** BEGIN **

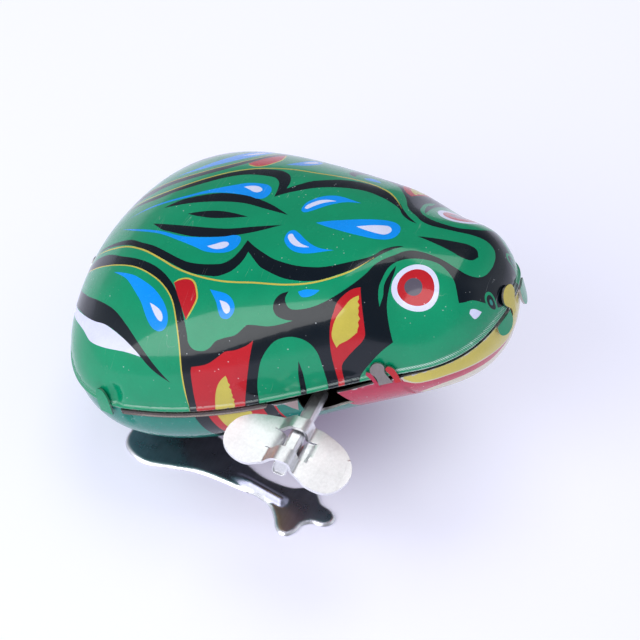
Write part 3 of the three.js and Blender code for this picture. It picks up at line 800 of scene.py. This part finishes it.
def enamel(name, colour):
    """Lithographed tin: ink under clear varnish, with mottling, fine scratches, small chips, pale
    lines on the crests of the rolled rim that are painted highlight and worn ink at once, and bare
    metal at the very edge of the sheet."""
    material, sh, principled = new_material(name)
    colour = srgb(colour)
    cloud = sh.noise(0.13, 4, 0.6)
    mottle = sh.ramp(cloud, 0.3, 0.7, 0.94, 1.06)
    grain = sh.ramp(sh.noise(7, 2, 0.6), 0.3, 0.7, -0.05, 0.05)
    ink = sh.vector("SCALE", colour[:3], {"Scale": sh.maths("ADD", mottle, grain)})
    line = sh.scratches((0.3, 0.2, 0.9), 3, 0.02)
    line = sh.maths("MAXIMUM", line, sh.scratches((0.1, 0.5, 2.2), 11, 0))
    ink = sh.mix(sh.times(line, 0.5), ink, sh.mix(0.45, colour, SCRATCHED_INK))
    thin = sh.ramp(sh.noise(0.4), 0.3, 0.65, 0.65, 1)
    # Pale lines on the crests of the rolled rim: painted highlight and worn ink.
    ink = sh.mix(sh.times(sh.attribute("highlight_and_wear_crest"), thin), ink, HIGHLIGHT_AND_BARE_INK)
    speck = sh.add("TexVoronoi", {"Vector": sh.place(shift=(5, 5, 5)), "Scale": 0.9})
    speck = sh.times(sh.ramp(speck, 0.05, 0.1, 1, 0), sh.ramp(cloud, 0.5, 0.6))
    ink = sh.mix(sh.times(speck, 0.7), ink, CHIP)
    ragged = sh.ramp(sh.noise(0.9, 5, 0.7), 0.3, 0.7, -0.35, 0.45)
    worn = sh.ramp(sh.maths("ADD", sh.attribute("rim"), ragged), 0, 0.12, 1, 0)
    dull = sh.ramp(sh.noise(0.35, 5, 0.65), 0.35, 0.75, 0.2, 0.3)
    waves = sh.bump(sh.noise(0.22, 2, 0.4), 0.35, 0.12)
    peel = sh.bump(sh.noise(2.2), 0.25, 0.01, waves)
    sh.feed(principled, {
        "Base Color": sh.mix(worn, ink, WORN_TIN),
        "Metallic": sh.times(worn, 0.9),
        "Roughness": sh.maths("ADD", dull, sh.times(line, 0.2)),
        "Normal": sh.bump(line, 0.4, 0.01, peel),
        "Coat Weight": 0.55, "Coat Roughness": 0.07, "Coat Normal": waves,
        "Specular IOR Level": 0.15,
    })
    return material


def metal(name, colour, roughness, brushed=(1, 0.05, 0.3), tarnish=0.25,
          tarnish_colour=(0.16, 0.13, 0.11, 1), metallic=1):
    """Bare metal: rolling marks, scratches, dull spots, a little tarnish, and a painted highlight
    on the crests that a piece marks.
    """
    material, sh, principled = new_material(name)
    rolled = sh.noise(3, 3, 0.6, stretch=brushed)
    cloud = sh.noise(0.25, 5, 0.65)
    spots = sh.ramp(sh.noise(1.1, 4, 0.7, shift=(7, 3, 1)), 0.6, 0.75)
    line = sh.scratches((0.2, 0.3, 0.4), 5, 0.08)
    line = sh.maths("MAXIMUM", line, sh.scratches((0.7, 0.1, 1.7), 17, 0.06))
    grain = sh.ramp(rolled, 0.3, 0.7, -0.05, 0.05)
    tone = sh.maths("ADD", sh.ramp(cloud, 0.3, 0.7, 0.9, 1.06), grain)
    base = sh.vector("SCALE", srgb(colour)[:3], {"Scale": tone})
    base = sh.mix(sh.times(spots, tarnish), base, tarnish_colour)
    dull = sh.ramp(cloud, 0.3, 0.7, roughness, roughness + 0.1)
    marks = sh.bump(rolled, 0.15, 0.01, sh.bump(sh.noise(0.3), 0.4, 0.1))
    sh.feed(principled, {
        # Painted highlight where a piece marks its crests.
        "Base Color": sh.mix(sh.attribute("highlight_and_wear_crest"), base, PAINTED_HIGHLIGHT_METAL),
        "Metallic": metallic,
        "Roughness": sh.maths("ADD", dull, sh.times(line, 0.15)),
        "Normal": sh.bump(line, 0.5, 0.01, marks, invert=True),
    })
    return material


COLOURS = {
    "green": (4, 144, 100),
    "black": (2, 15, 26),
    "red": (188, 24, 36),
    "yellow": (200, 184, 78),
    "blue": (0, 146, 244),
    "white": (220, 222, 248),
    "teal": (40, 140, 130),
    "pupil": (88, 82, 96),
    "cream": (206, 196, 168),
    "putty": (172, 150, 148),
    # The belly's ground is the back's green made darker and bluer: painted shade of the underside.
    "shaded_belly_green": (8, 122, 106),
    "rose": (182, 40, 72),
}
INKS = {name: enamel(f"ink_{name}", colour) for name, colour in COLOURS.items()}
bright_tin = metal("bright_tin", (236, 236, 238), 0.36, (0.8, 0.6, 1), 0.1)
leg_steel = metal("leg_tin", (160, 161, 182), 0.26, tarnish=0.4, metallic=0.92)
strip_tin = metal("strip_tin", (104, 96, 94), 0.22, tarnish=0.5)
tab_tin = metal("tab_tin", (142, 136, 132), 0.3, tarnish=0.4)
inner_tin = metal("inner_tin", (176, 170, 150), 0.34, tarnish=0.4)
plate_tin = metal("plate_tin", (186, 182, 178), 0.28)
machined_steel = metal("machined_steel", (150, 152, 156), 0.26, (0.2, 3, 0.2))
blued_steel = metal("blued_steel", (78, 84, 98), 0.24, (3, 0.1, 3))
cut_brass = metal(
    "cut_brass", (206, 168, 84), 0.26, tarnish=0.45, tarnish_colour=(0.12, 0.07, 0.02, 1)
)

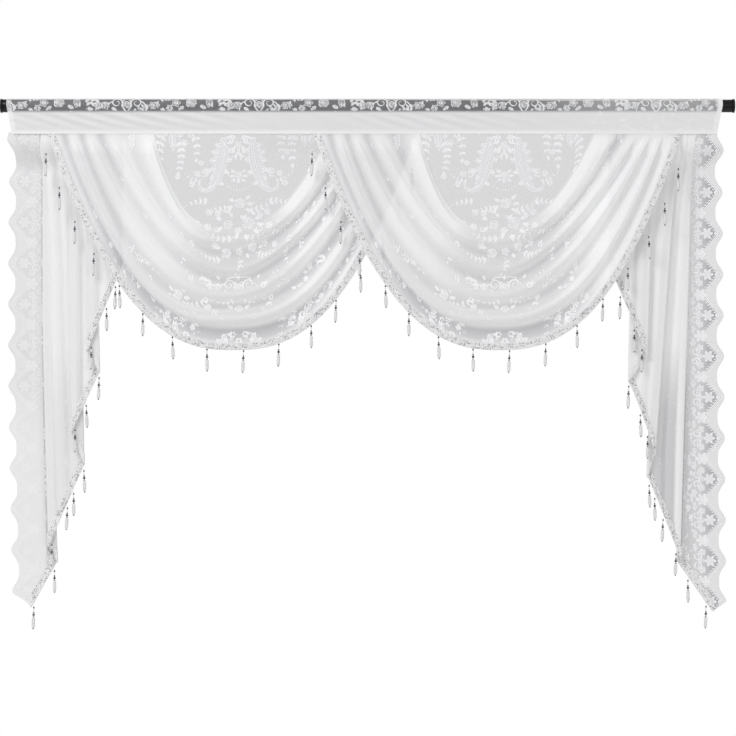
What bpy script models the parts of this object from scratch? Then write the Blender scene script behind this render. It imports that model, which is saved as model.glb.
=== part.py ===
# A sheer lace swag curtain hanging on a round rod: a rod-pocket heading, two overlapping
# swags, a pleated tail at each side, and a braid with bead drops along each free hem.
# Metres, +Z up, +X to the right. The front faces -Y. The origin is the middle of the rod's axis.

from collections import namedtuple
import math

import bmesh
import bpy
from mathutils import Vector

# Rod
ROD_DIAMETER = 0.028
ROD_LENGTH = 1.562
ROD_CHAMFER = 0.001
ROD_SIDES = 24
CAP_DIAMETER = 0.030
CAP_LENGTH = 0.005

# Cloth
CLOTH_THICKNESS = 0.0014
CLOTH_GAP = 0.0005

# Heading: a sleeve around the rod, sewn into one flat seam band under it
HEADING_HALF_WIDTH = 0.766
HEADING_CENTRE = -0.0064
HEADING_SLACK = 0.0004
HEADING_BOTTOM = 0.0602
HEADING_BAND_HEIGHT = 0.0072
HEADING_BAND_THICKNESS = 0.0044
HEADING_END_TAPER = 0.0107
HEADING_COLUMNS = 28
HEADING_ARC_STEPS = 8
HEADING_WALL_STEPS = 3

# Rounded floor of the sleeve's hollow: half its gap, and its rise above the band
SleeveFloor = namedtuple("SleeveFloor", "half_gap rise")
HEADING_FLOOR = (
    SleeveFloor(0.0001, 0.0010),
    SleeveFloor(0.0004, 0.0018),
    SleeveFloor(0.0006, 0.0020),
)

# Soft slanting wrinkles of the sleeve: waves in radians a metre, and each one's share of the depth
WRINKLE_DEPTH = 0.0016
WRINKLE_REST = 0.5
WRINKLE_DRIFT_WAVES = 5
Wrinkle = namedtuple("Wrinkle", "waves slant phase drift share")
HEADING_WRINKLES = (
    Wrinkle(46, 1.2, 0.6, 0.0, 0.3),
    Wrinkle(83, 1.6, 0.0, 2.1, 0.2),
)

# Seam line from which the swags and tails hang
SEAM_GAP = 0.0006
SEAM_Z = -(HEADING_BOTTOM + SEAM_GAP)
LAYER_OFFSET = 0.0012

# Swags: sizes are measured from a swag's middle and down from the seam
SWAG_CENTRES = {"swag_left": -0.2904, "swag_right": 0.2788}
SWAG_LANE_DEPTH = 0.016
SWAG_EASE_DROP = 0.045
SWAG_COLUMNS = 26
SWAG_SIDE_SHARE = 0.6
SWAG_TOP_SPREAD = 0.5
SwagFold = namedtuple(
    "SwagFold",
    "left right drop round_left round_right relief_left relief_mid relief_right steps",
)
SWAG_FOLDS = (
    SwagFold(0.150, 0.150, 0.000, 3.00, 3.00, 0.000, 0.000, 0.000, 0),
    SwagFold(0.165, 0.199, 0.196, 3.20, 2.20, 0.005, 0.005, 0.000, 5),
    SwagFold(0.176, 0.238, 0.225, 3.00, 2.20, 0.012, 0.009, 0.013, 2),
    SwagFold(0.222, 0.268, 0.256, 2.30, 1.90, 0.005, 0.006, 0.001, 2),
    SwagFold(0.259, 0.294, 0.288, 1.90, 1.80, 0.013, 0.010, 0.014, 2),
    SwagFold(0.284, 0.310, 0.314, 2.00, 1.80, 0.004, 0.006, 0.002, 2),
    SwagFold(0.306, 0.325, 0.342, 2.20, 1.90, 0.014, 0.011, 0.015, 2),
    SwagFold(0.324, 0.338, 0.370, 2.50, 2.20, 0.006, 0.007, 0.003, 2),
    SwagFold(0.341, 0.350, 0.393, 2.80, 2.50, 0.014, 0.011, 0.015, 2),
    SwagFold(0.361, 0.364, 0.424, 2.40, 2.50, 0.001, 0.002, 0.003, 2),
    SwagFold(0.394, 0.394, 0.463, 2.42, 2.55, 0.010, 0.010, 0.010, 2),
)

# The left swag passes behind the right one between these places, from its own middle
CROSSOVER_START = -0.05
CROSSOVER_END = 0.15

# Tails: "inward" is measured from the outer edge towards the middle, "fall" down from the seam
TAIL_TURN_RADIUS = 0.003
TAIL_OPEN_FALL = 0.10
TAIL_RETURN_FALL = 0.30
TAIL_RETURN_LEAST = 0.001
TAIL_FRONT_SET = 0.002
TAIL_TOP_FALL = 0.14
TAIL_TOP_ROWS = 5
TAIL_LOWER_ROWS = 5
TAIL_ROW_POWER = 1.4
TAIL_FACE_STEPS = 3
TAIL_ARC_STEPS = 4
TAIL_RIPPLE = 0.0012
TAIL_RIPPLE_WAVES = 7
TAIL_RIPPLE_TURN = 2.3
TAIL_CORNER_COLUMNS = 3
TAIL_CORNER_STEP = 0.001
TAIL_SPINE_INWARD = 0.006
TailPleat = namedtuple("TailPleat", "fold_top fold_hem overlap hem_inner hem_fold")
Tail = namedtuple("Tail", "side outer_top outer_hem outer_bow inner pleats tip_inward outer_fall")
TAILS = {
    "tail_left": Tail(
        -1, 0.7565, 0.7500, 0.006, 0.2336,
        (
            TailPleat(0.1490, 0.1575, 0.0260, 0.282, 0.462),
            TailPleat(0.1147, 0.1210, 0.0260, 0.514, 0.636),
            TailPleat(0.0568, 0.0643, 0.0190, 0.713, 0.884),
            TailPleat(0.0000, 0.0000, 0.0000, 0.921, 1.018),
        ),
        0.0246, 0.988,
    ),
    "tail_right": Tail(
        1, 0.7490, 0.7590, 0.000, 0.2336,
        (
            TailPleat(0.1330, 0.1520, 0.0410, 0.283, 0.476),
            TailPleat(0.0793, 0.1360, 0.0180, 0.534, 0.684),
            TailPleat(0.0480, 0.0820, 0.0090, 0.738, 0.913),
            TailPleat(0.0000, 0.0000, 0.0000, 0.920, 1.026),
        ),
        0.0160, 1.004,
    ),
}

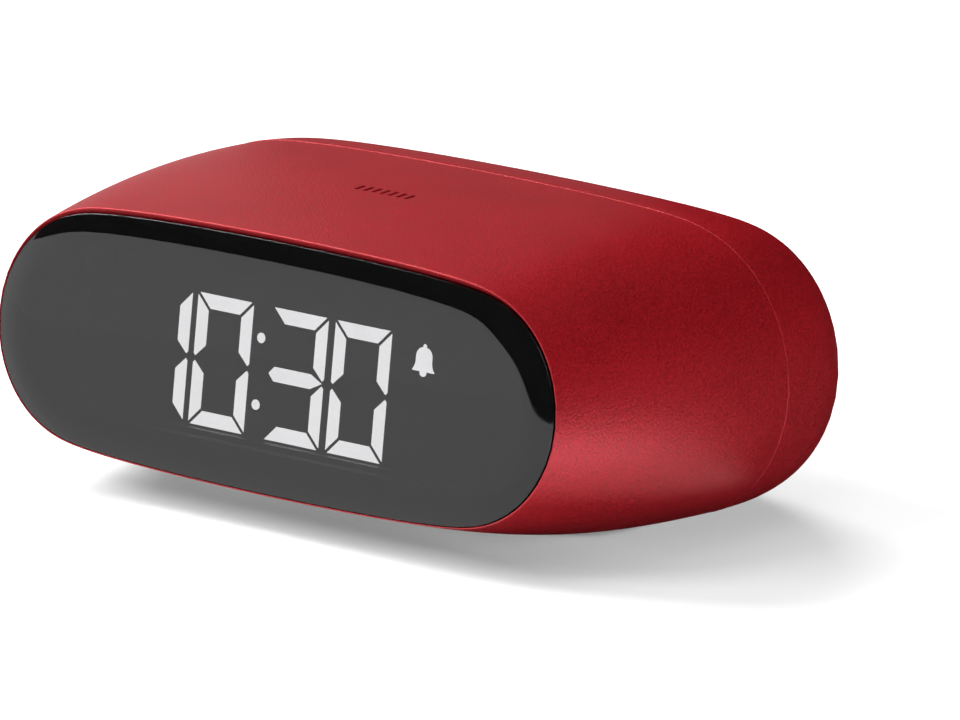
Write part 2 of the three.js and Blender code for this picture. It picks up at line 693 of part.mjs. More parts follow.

** END **

— WHAT NEEDS TO BE DONE —
Retype only what lies between the line bearing "What bpy script" and the line bearing "LAYER_OFFSET = 0.0012", keeping both of those lines.

— RESPONSE FOR THIS EXERCISE —
What bpy script models the parts of this object from scratch? Then write the Blender scene script behind this render. It imports that model, which is saved as model.glb.
=== part.py ===
# A sheer lace swag curtain hanging on a round rod: a rod-pocket heading, two overlapping
# swags, a pleated tail at each side, and a braid with bead drops along each free hem.
# Metres, +Z up, +X to the right. The front faces -Y. The origin is the middle of the rod's axis.

from collections import namedtuple
import math

import bmesh
import bpy
from mathutils import Vector

# Rod
ROD_DIAMETER = 0.028
ROD_LENGTH = 1.562
ROD_CHAMFER = 0.001
ROD_SIDES = 24
CAP_DIAMETER = 0.030
CAP_LENGTH = 0.005

# Cloth
CLOTH_THICKNESS = 0.0014
CLOTH_GAP = 0.0005

# Heading: a sleeve around the rod, sewn into one flat seam band under it
HEADING_HALF_WIDTH = 0.766
HEADING_CENTRE = -0.0064
HEADING_SLACK = 0.0004
HEADING_BOTTOM = 0.0602
HEADING_BAND_HEIGHT = 0.0072
HEADING_BAND_THICKNESS = 0.0044
HEADING_END_TAPER = 0.0107
HEADING_COLUMNS = 28
HEADING_ARC_STEPS = 8
HEADING_WALL_STEPS = 3

# Rounded floor of the sleeve's hollow: half its gap, and its rise above the band
SleeveFloor = namedtuple("SleeveFloor", "half_gap rise")
HEADING_FLOOR = (
    SleeveFloor(0.0001, 0.0010),
    SleeveFloor(0.0004, 0.0018),
    SleeveFloor(0.0006, 0.0020),
)

# Soft slanting wrinkles of the sleeve: waves in radians a metre, and each one's share of the depth
WRINKLE_DEPTH = 0.0016
WRINKLE_REST = 0.5
WRINKLE_DRIFT_WAVES = 5
Wrinkle = namedtuple("Wrinkle", "waves slant phase drift share")
HEADING_WRINKLES = (
    Wrinkle(46, 1.2, 0.6, 0.0, 0.3),
    Wrinkle(83, 1.6, 0.0, 2.1, 0.2),
)

# Seam line from which the swags and tails hang
SEAM_GAP = 0.0006
SEAM_Z = -(HEADING_BOTTOM + SEAM_GAP)
LAYER_OFFSET = 0.0012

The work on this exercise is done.